Cost
Scores traces based on total cost. Set a budget — the score drops linearly as cost approaches the maximum.
How Cost Is Calculated
The cost evaluator sums the cost fields from all LLM spans in the trace. Each span's cost is calculated by the Python SDK automatically based on the model used and the token counts (input tokens + output tokens).
The SDK maintains an internal pricing table that maps model identifiers (e.g., gpt-4o, claude-sonnet-4-20250514) to per-token rates. When a span is recorded with usage data (prompt tokens, completion tokens), the SDK multiplies by the model's rate and attaches the cost to the span. The evaluator then sums these span-level costs to get the total trace cost.
Cost Sources
Cost data flows through the system as follows:
- Your agent makes LLM calls. The LLM provider returns token usage in the response.
- The 2Signal SDK captures the
modelname andusage(prompt_tokens, completion_tokens) from the LLM response. - The SDK looks up the model in its pricing table and calculates
cost = (input_tokens * input_rate) + (output_tokens * output_rate). - This cost is attached to the span's metadata and sent to the 2Signal API with the trace.
- The cost evaluator sums all span costs to produce the total trace cost, then scores it against your thresholds.
If a span does not have cost data (e.g., non-LLM spans like tool calls or custom spans), it contributes $0 to the total. Only spans with both a recognized model and token usage are costed.
Config
| Field | Type | Required | Default | Description |
|---|---|---|---|---|
max_cost_usd | number | Yes | — | Max acceptable cost in USD (score = 0 above this) |
target_cost_usd | number | No | max / 2 | Ideal cost in USD (score = 1 below this) |
Example
{
"max_cost_usd": 0.05,
"target_cost_usd": 0.01
}Scoring
- Below
target_cost_usd: score = 1.0 - Between target and max: linear interpolation (1.0 → 0.0)
- Above
max_cost_usd: score = 0.0
Use Cases
- Budget enforcement — set a per-trace cost ceiling that matches your economics. If a single agent run costs more than your revenue from that interaction, you need to know immediately.
- Cost regression detection — catch when prompt changes, new tools, or model upgrades silently increase costs. A prompt that adds "think step by step" might double your token usage.
- Comparing model efficiency — run the same workload across different models and compare cost scores. A smaller model might score 1.0 on cost while still passing your quality evaluators.

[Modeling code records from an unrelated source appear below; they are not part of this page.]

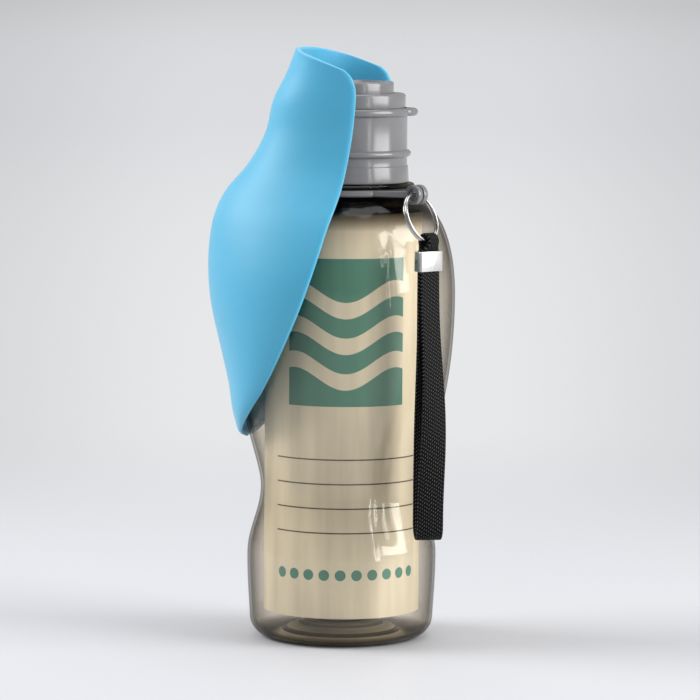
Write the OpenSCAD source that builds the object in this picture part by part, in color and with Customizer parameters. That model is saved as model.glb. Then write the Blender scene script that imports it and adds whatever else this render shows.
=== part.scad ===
// Travel water bottle for a dog. A squeezable hourglass bottle carries a screw cap with a
// twist valve. A soft leaf-shaped bowl pivots on the cap and hangs down one side, and a
// ring under the cap carries a split ring and a webbing wrist strap.
// Millimetres, +Z up. The origin is the centre of the foot. The leaf hangs on the -X side.

/* [Bottle] */
// Outer radius of the flat foot ring
foot_r = 26; // [23:0.5:28]
// Width of the flat foot ring
foot_w = 2.5; // [1.5:0.5:4]
// Radius of the round between the foot and the side
base_round = 8; // [5:0.5:10]
// Rise of the hollow under the base
punt_h = 6; // [3:0.5:9]
// Largest radius of the lower lobe
lower_r = 35; // [34:0.5:38]
// Height of the lower lobe's widest point
lower_z = 31; // [26:1:36]
// Radius of the waist
waist_r = 30.1; // [29.5:0.1:32]
// Height of the waist
waist_z = 56; // [52:1:60]
// Largest radius of the upper lobe
upper_r = 41.3; // [40.5:0.1:41.6]
// Height of the upper lobe's widest point
upper_z = 127; // [124:1:130]
// Height where the shoulder meets the neck
shoulder_z = 164.3; // [163.5:0.1:166]
// Thickness of the blown wall
bottle_wall = 1; // [0.6:0.1:1.4]

/* [Neck] */
// Wall of the neck
neck_wall = 1.6; // [1.2:0.1:2.2]
// Reach of the support bead past the cap's tube
bead_out = 2.8; // [2:0.1:3.2]
// Height of the support bead
bead_h = 1.4; // [1:0.1:2]

/* [Cap] */
// Radius of the plain tube of the cap
tube_r = 23.1; // [22.5:0.1:24]
// Wall of the tube
tube_wall = 1.8; // [1.4:0.1:2.2]
// Height of the cap below its flange
tube_h = 24.5; // [22:0.1:27]
// Reach of the skirt past the tube
skirt_out = 0.7; // [0.4:0.1:1.2]
// Height of the skirt
skirt_h = 6.2; // [4:0.2:8]
// Reach of the grip bead past the tube
grip_out = 1.4; // [0.8:0.1:1.6]
// Height of the grip bead
grip_h = 2.5; // [1.6:0.1:3]
// Height of the grip bead above the bottom of the cap
grip_z = 9.5; // [8:0.5:12]
// Reach of the flange past the tube
flange_out = 1.3; // [0.8:0.1:1.4]
// Height of the flange
flange_h = 2.9; // [2.4:0.1:3.4]
// Reach of the thumb tab past the flange
tab_out = 2.6; // [2:0.1:4]
// Radius of the thumb tab's round
tab_r = 9; // [7:0.5:10]
// Thickness of the deck that closes the cap over the neck
deck_h = 2.5; // [2:0.1:3]
// Radius of the round water ports in the deck
port_r = 2.2; // [1.6:0.1:2.6]
// Number of water ports
port_count = 6; // [3:1:8]
// Depth of the deck's top below the flange
deck_drop = 2; // [1.6:0.1:4]
// Thickness of the seal between the neck and the deck
gasket_h = 2; // [1.6:0.1:2.4]

/* [Cover and valve] */
// Step in from the tube to the cover
cover_step = 0.7; // [0.6:0.1:1.2]
// Height of the cover
cover_h = 5.4; // [5:0.1:6]
// Radius of the round on the cover's top edge
cover_round = 1.2; // [0.6:0.1:1.6]
// Thickness of the cover's top
cover_top = 2.6; // [2:0.1:3]
// Depth of the recess that the knob turns in
recess_depth = 0.8; // [0.5:0.1:1]
// Step in from the cover to the twist knob
knob_step = 4.4; // [4:0.1:6]
// Height of the knob above the cover
knob_h = 4.3; // [3.6:0.1:5]
// Radius of the round on the knob's top edge
knob_round = 1; // [0.4:0.1:1.6]
// Radius of the valve stem
stem_r = 4.2; // [3.8:0.1:4.8]
// Radius of the water way through the stem
way_r = 2.2; // [1.6:0.1:2.4]
// Wall of the hub that the stem turns in
hub_wall = 2.3; // [1.8:0.1:2.8]
// Wire radius of the stem's seal rings
oring_r = 0.7; // [0.5:0.05:0.8]
// Thickness of the clip that holds the stem
clip_h = 0.8; // [0.6:0.1:1]

/* [Leaf bowl] */
// Thickness of the silicone
leaf_wall = 1.8; // [1.4:0.1:1.9]
// Turn of the leaf's opening toward the front, degrees
leaf_turn = 15; // [0:1:25]
// Radius of the pivot pins on the cover
pin_r = 1.4; // [1.2:0.05:1.6]
// Radius of the bushes that the pins turn in
bush_r = 2.5; // [2.3:0.05:2.55]
// Length of the bushes
bush_l = 2.1; // [1.5:0.1:2.2]

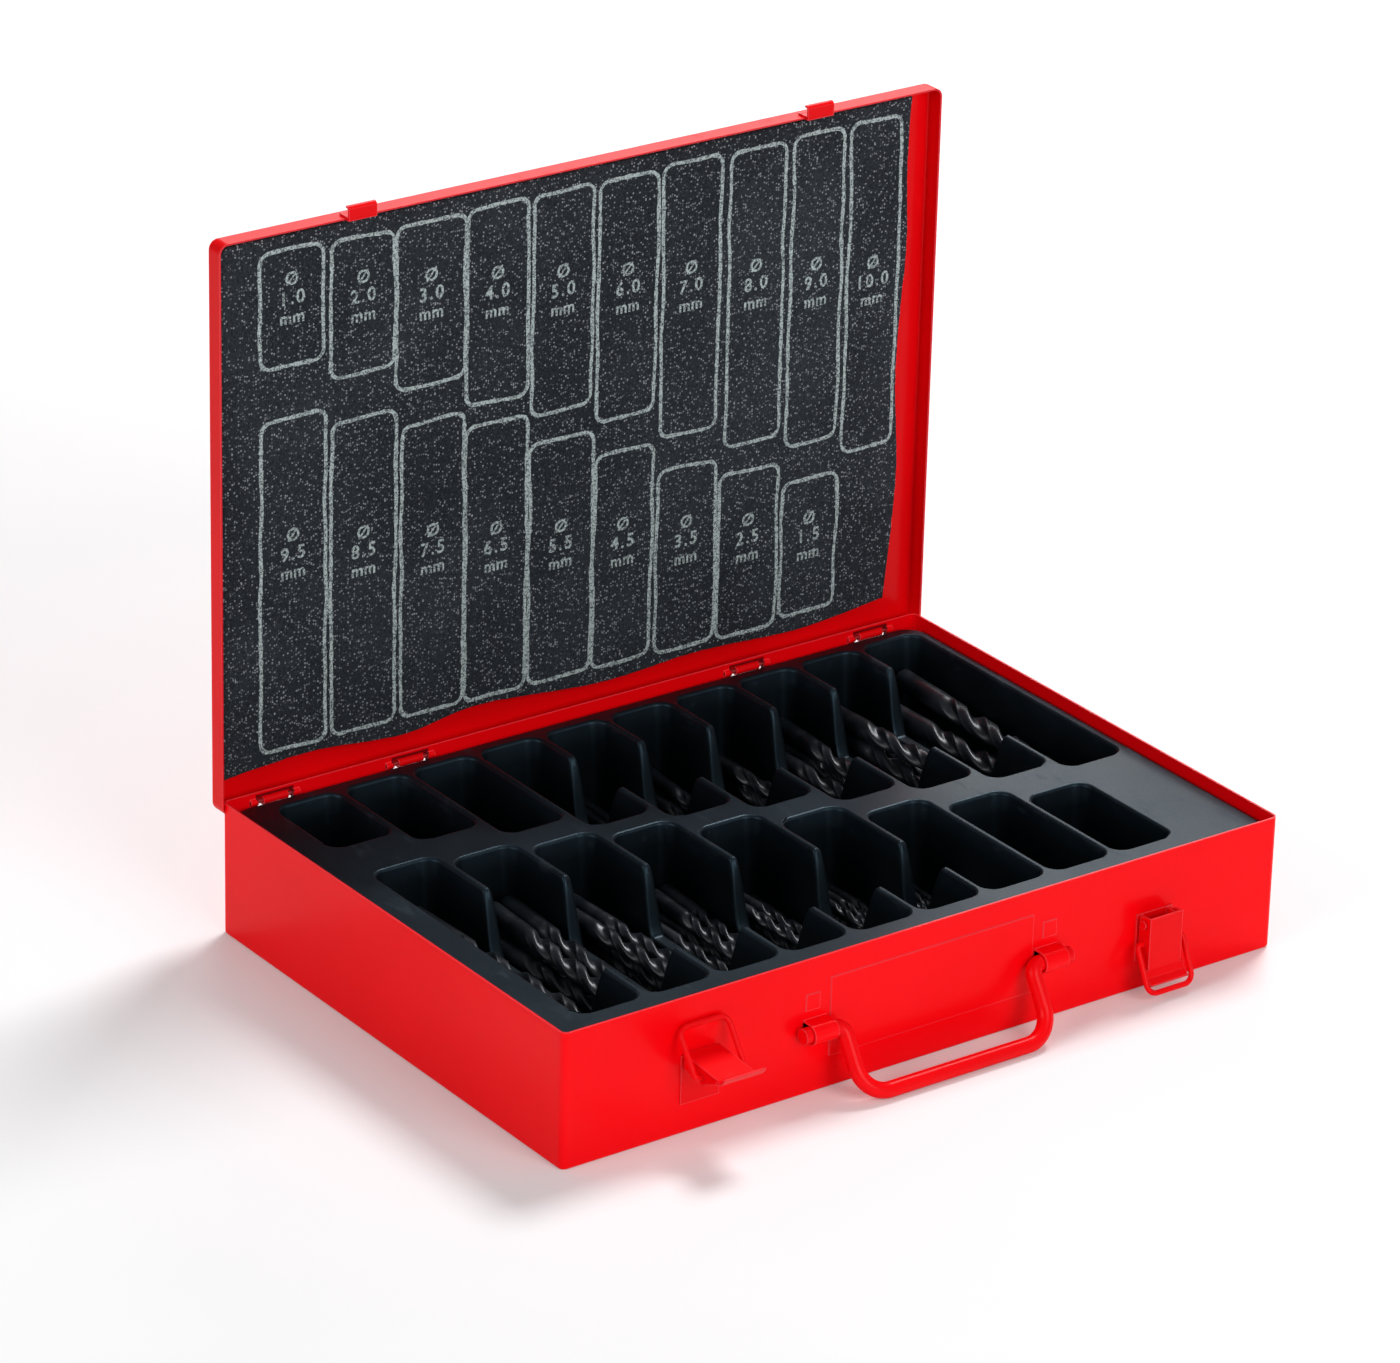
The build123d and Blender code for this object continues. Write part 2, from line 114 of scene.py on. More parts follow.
class Bench:
    """One material's node tree, its place on the piece in millimetres, and its shader."""

    def __init__(self, name):
        self.material = bpy.data.materials.new(name)
        self.material.use_nodes = True
        self.tree = self.material.node_tree
        self.shader = self.tree.nodes["Principled BSDF"]
        place = self.node("ShaderNodeTexCoord", output="Object")
        self.mm = self.node("ShaderNodeVectorMath", {"operation": "SCALE"}, {0: place, 3: 1000.0})

    def node(self, kind, settings=None, inputs=None, output=0):
        made = self.tree.nodes.new(kind)
        for name, value in (settings or {}).items():
            setattr(made, name, value)
        for name, value in (inputs or {}).items():
            self.put(made.inputs[name], value)
        return Wire(self, made.outputs[output])

    def put(self, socket, value):
        if isinstance(value, Wire):
            self.tree.links.new(value.socket, socket)
        else:
            socket.default_value = value

    def part(self, axis):
        """The place on the piece along one axis: 0, 1 or 2 for X, Y or Z."""
        return self.node("ShaderNodeSeparateXYZ", {}, {0: self.mm}, axis)

    def stretched(self, factors):
        """The place on the piece, stretched for a grain that runs one way."""
        return self.node(
            "ShaderNodeVectorMath", {"operation": "MULTIPLY"}, {0: self.mm, 1: factors}
        )

    def grain(self, scale, detail, place=None, roughness=0.5):
        inputs = {"Vector": place or self.mm, "Scale": scale}
        inputs.update({"Detail": detail, "Roughness": roughness})
        return self.node("ShaderNodeTexNoise", {}, inputs)

    def blend(self, share, first, second):
        colours = {0: share, 6: first, 7: second}
        return self.node("ShaderNodeMix", {"data_type": "RGBA"}, colours, 2)

    def bump(self, height, distance, strength, normal=None):
        inputs = {"Height": height, "Distance": distance, "Strength": strength}
        if normal:
            inputs["Normal"] = normal
        return self.node("ShaderNodeBump", {}, inputs)

    def edge_round_and_highlight(self, radius):
        """The normal rounded over an edge of this radius, and a mask, 1 along that edge, for a
        painted highlight.
        """
        rounded = self.node("ShaderNodeBevel", {"samples": 6}, {"Radius": radius})
        flat = self.node("ShaderNodeNewGeometry", output="Normal")
        dot = {"operation": "DOT_PRODUCT"}
        alike = self.node("ShaderNodeVectorMath", dot, {0: rounded, 1: flat}, 1)
        return rounded, (1.0 - alike).over(0.01, 0.12)

    def finish(self, **sockets):
        for name, value in sockets.items():
            self.put(self.shader.inputs[name.replace("_", " ")], value)
        return self.material


def rgb(red, green, blue):
    return (red, green, blue, 1.0)


def coat(name, material):
    """One material on a CAD piece that is seen as it is."""
    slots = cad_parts[name].data.materials
    slots.clear()
    slots.append(material)


FLOOR_HALF, FLOOR_GLOW = 9.0, 0.09
bpy.ops.mesh.primitive_plane_add(size=2 * FLOOR_HALF)
floor = bpy.context.object
floor.name = "studio_floor"
card = Bench("white_card")
tooth = card.grain(0.004, 2.0)
card.finish(
    Base_Color=card.blend(tooth, rgb(0.80, 0.80, 0.81), rgb(0.83, 0.83, 0.84)), Roughness=0.9
)
card.shader.inputs["Specular IOR Level"].default_value = 0.1
seen = card.node("ShaderNodeLightPath", output="Is Camera Ray")
through = card.node("ShaderNodeLightPath", output="Is Transmission Ray")
strength = (seen + through) * FLOOR_GLOW
glow = card.node("ShaderNodeEmission", {}, {"Color": rgb(1, 1, 1), "Strength": strength})
both = card.node("ShaderNodeAddShader", {}, {0: Wire(card, card.shader.outputs[0]), 1: glow})
card.put(card.tree.nodes["Material Output"].inputs["Surface"], both)
floor.data.materials.append(card.material)
floor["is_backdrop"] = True

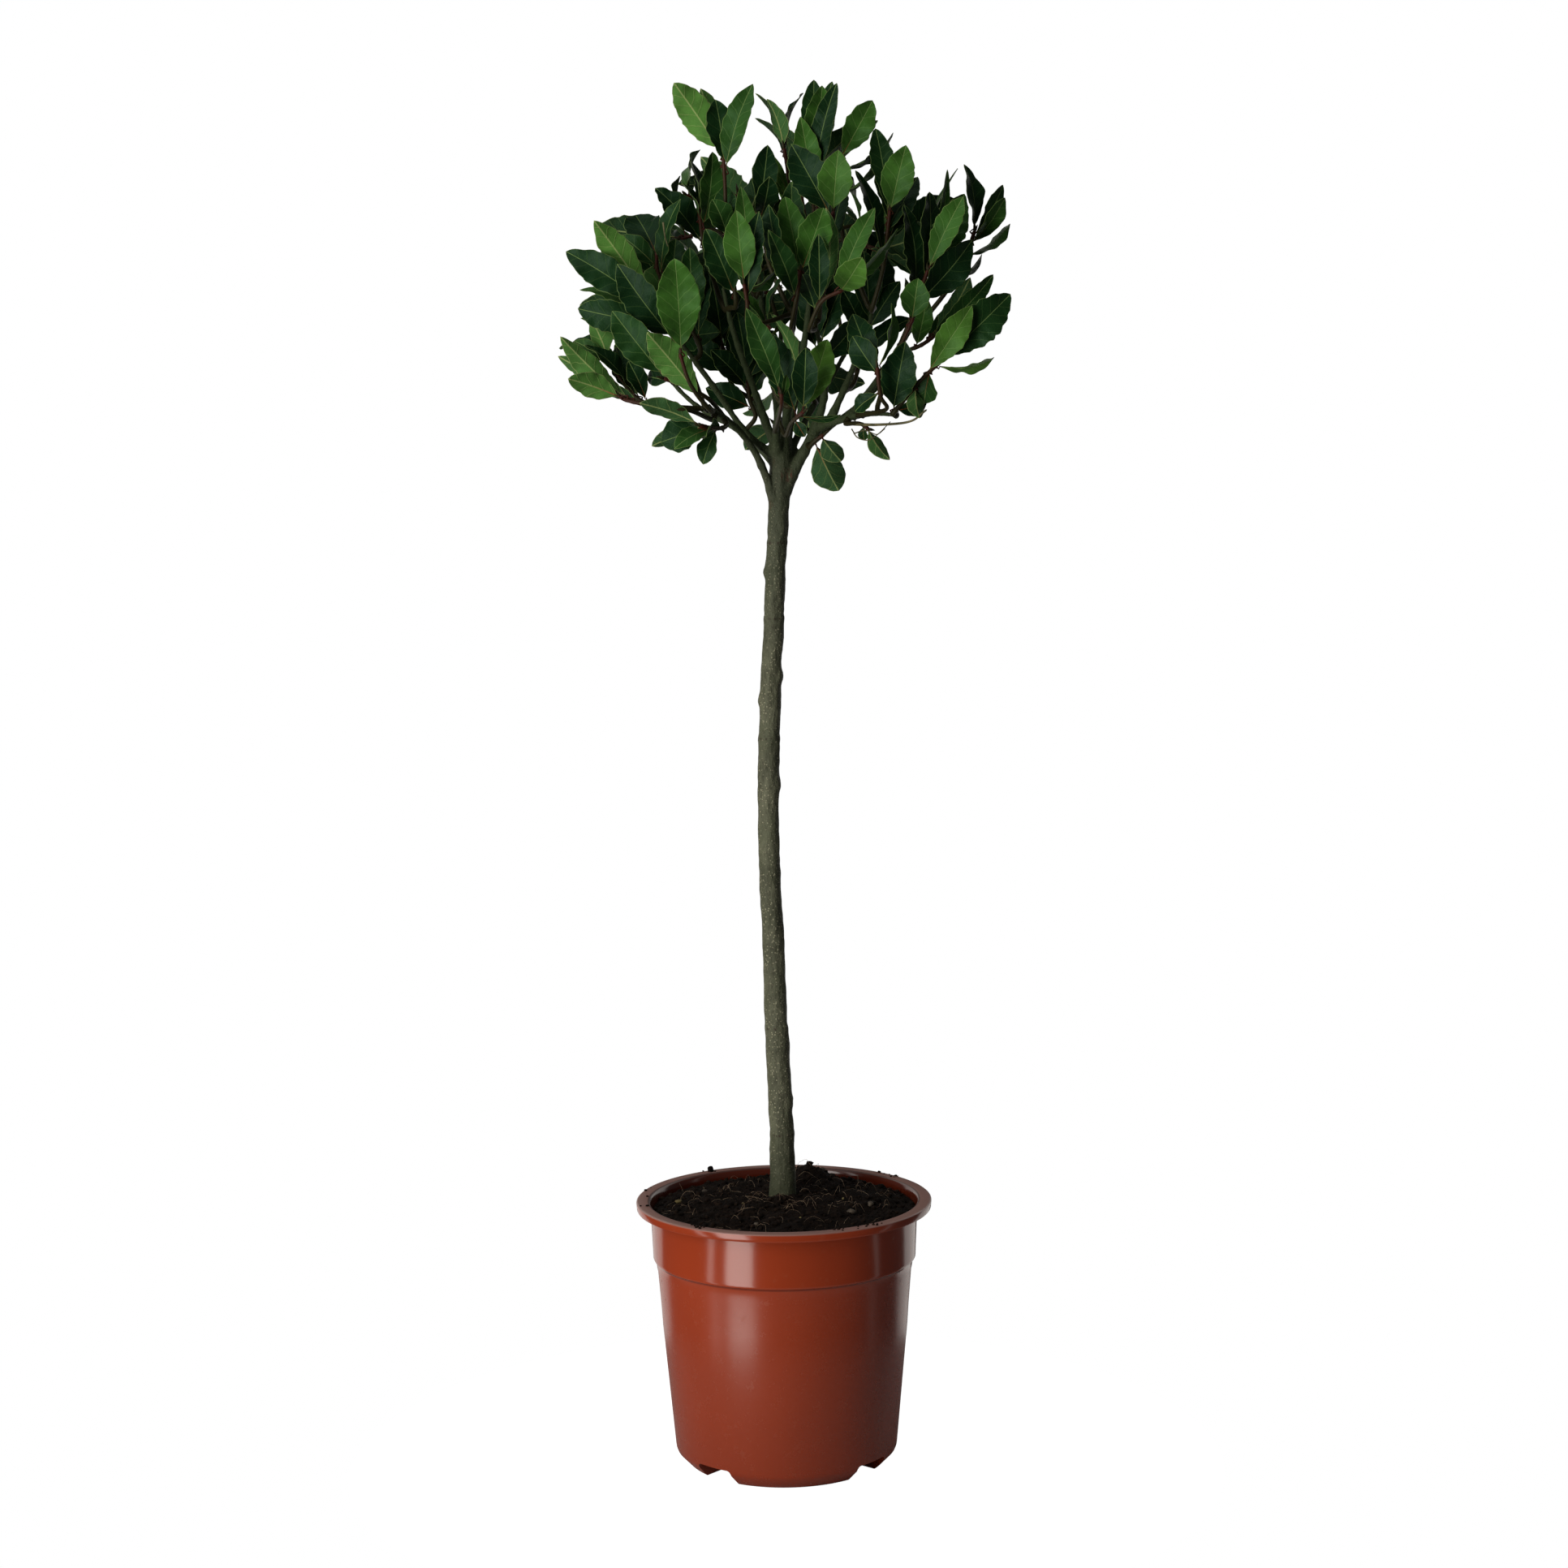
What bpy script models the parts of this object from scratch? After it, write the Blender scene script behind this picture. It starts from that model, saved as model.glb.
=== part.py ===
"""A bay laurel grown as a small standard tree: a bare trunk and a round leafy head, in a nursery pot.

The pot, the soil and the trunk with its limbs are one piece each. The head is leafy sprays, each a
twig with its own leaves fused to it. Lengths are millimetres until a mesh is stored, in metres.
The pot's axis is Z, it stands on Z = 0, and the tree's best side faces -Y.
"""

import math
import random

import bmesh
import bpy
from mathutils import Matrix, Quaternion, Vector
from mathutils.bvhtree import BVHTree

MM = 0.001
GAP = 0.3

# Pot, a thin moulding: radii and heights
POT_RIM_R = 110.0
POT_HEIGHT = 197.3
POT_LIP_DROP = 6.1
POT_BAND_FOOT = 153.0
POT_BASE_R = 73.4
POT_WALL = 1.5
POT_FLOOR = 12.9
POT_FLOOR_R = 55.0
POT_STEPS = 28
PAD_HEIGHT = 0.8
PAD_SIZE = (11.0, 22.0)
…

- Optimizing agent loops — agents that retry or loop excessively burn tokens. Low cost scores highlight traces where the agent ran more steps than necessary.
Choosing Thresholds
Thresholds vary widely depending on the complexity of your agent's tasks:
| Use Case | target_cost_usd | max_cost_usd | Notes |
|---|---|---|---|
| Simple Q&A / classification | 0.001 | 0.01 | Single LLM call, short context |
| RAG with retrieval | 0.005 | 0.03 | Retrieval + generation, moderate context |
| Multi-step reasoning | 0.01 | 0.10 | Chain-of-thought, multiple LLM calls |
| Agents with tool calls | 0.05 | 0.50 | Iterative tool use, potentially many LLM calls |
| Complex multi-agent workflows | 0.10 | 1.00 | Multiple agents collaborating, large contexts |
Start by running without a cost evaluator, then check the cost distribution in your dashboard to set realistic thresholds based on actual data.
Alerts
Cost evaluator scores integrate with the 2Signal alerting system. When a trace scores below your configured alert threshold, you can receive notifications in the dashboard. This is especially useful for catching cost spikes in production before they impact your bill.
Combine cost alerts with usage monitoring (available on the Usage page in the dashboard) for full budget visibility. Usage monitoring tracks aggregate monthly spend, while the cost evaluator catches individual expensive traces.